Supplied material -
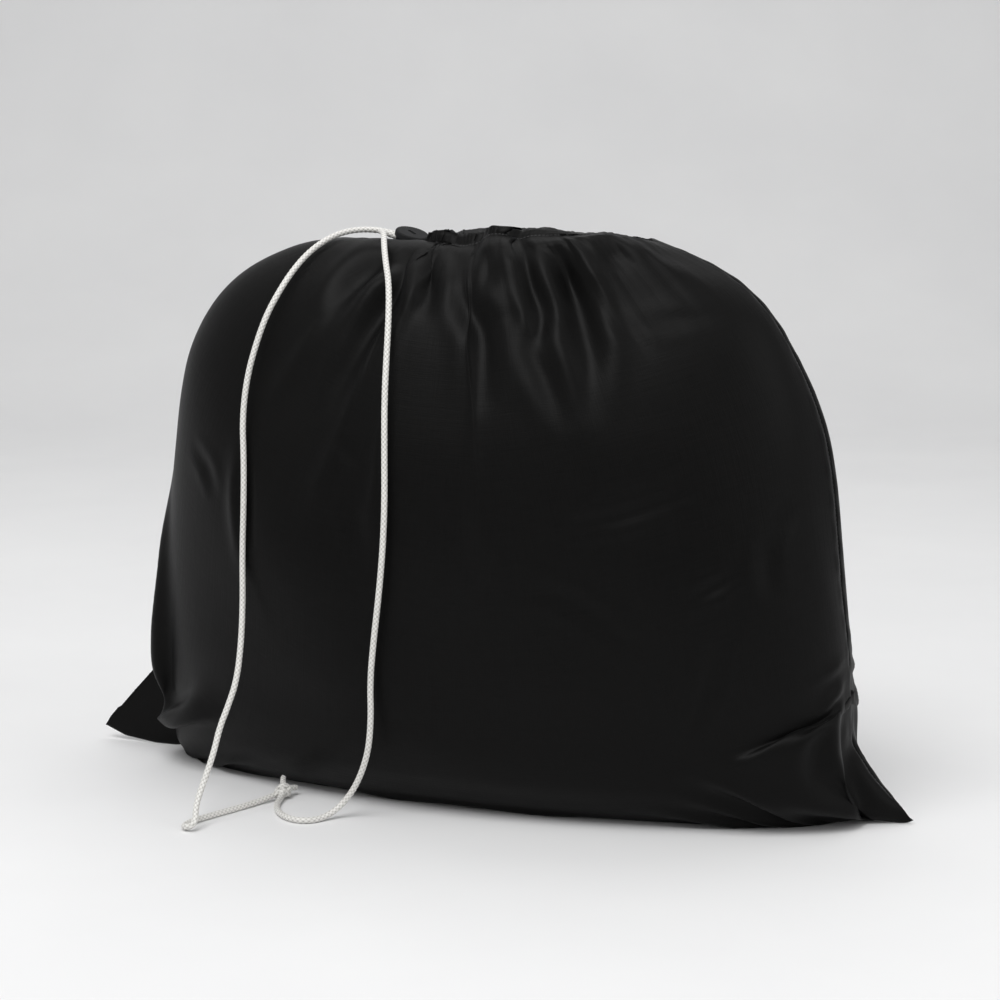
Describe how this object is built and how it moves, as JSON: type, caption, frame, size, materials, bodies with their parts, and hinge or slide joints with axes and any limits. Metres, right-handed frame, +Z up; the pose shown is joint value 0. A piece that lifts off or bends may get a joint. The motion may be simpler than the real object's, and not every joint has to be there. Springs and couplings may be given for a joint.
{
  "type": "drawstring laundry bag",
  "caption": "Stuffed drawstring laundry bag with two corner ears, a gathered hem, a braided drawcord, a disc cord lock and two tails tied in a knot.",
  "frame": {"origin": "middle of the bag's width and depth, on the surface it stands on", "axes": "+X along the width, to the right seen from the front; +Y towards the back panel, so the front faces -Y; +Z up"},
  "size_m": [0.59, 0.2916, 0.3772],
  "materials": {
    "black_cotton": "plain-woven cotton-polyester, soft sheen",
    "load_cloth": "crumpled laundry",
    "black_thread": "polyester sewing thread",
    "white_braid": "glossy white braid",
    "grey_plastic": "moulded, satin",
    "spring_steel": "drawn wire"
  },
  "bodies": {
    "bag": {"front_panel": "black_cotton", "back_panel": "black_cotton", "laundry_load": "load_cloth", "front_hem_stitching": "black_thread", "back_hem_stitching": "black_thread", "left_side_seam": "black_thread", "right_side_seam": "black_thread", "bottom_seam": "black_thread", "drawcord_channel": "white_braid", "drawcord_left_tail": "white_braid", "drawcord_right_tail": "white_braid", "drawcord_knot": "white_braid"},
    "lock": {"lock_body": "grey_plastic", "lock_spring": "spring_steel"},
    "lock_press": {"lock_button": "grey_plastic"}
  },
  "joints": [
    {"name": "lock_slide", "type": "slide", "parent": "bag", "child": "lock", "axis": [-0.9511, 0, 0.309], "range_m": [0, 0.004]},
    {"name": "button_press", "type": "slide", "parent": "lock", "child": "lock_press", "axis": [-0.3051, 0.1561, -0.9394], "range_m": [0, 0.0016], "stiffness_N_per_m": 300, "springref_m": -0.001, "deforming": ["lock_spring"]}
  ]
}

Task statement - Each line of the material above needs to be quoted exactly, please.

In response -
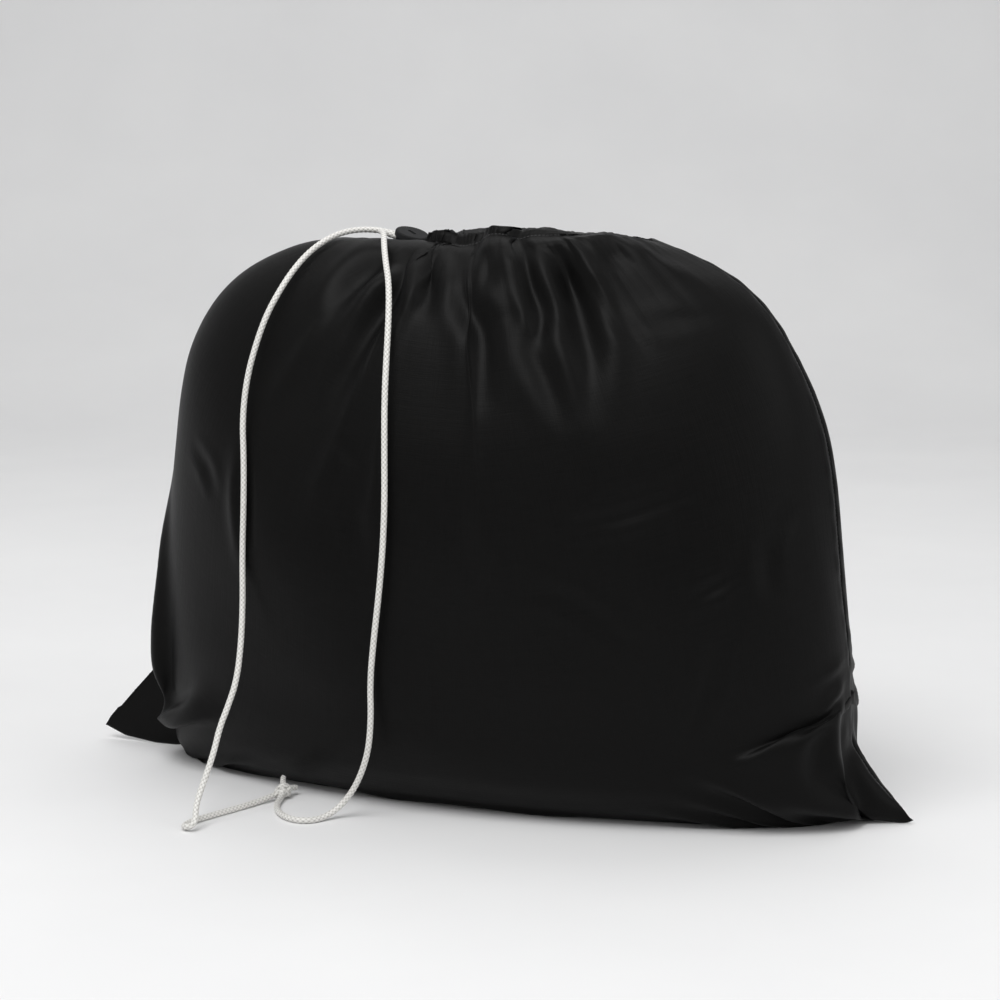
Describe how this object is built and how it moves, as JSON: type, caption, frame, size, materials, bodies with their parts, and hinge or slide joints with axes and any limits. Metres, right-handed frame, +Z up; the pose shown is joint value 0. A piece that lifts off or bends may get a joint. The motion may be simpler than the real object's, and not every joint has to be there. Springs and couplings may be given for a joint.
{
  "type": "drawstring laundry bag",
  "caption": "Stuffed drawstring laundry bag with two corner ears, a gathered hem, a braided drawcord, a disc cord lock and two tails tied in a knot.",
  "frame": {"origin": "middle of the bag's width and depth, on the surface it stands on", "axes": "+X along the width, to the right seen from the front; +Y towards the back panel, so the front faces -Y; +Z up"},
  "size_m": [0.59, 0.2916, 0.3772],
  "materials": {
    "black_cotton": "plain-woven cotton-polyester, soft sheen",
    "load_cloth": "crumpled laundry",
    "black_thread": "polyester sewing thread",
    "white_braid": "glossy white braid",
    "grey_plastic": "moulded, satin",
    "spring_steel": "drawn wire"
  },
  "bodies": {
    "bag": {"front_panel": "black_cotton", "back_panel": "black_cotton", "laundry_load": "load_cloth", "front_hem_stitching": "black_thread", "back_hem_stitching": "black_thread", "left_side_seam": "black_thread", "right_side_seam": "black_thread", "bottom_seam": "black_thread", "drawcord_channel": "white_braid", "drawcord_left_tail": "white_braid", "drawcord_right_tail": "white_braid", "drawcord_knot": "white_braid"},
    "lock": {"lock_body": "grey_plastic", "lock_spring": "spring_steel"},
    "lock_press": {"lock_button": "grey_plastic"}
  },
  "joints": [
    {"name": "lock_slide", "type": "slide", "parent": "bag", "child": "lock", "axis": [-0.9511, 0, 0.309], "range_m": [0, 0.004]},
    {"name": "button_press", "type": "slide", "parent": "lock", "child": "lock_press", "axis": [-0.3051, 0.1561, -0.9394], "range_m": [0, 0.0016], "stiffness_N_per_m": 300, "springref_m": -0.001, "deforming": ["lock_spring"]}
  ]
}